27 November 2009

Getting to Gir

We're currently in Gir so that we can visit the Sasan Gir Wildlife Sanctuary, the last place on Earth where you can see the Asiatic lion in the wild.

The domain of the Asiatic lion used stretch from Greece in the Mediterranean, through the Middle East, all the way to the Bay of Bengal on the East coast of India. However; loss of habitat and hunting decimated the population so that by the end of the 1870's there were thought to be only 12 Asiatic lions left.

They probably would have been driven to extinction if it hadn't have been for the actions of the nawab of Junagadh, who in the early 1900's turned his hunting grounds into what is now Sasan Gir Wildlife Sanctuary. The numbers are slowly recovering and there are now estimated to be around 370 lions in the park.

It had taken a fair amount of effort to get here. We left Mount Abu at 9 o'clock yesterday morning, had a 1 hour taxi ride to the train station followed by a 4 hour train journey to Ahmedabad, the state capital of Gujarat. We then had a 7 hour wait before we could catch the overnight train to Veraval.

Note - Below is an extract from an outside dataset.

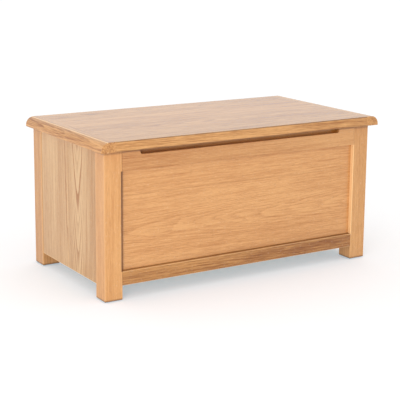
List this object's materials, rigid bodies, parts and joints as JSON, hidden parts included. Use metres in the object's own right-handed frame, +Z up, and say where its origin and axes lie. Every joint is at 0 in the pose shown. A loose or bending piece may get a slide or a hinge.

Veraval had the distinction of being the ugliest town we've had the misfortune to pass through since Lusaka in Zambia. It looked like it had just been on the receiving end of some huge industrial accident that had affected the whole town. . . plus it smelt of fish! We quickly made our escape in a taxi and headed an hour up the road to Gir.

When we arrived at our accommodation we discovered that the booking agency we'd used for the hotel, despite charging my credit card, hadn't actually made a reservation for us. So after more than 24 hours on the road we arrived to find we didn't have a room. After much faffing about we eventually managed to sort things out and get checked in so that we could unwind before we went out on our afternoon safari.

We're staying at a place called Gir Birding Lodge where we have a quaint little hut in the middle of a mango orchard on the edge of the reserve. There's no TV or traffic so other than the sounds of the wildlife it's incredibly quiet, calm and relaxing, something of a rare experience in India.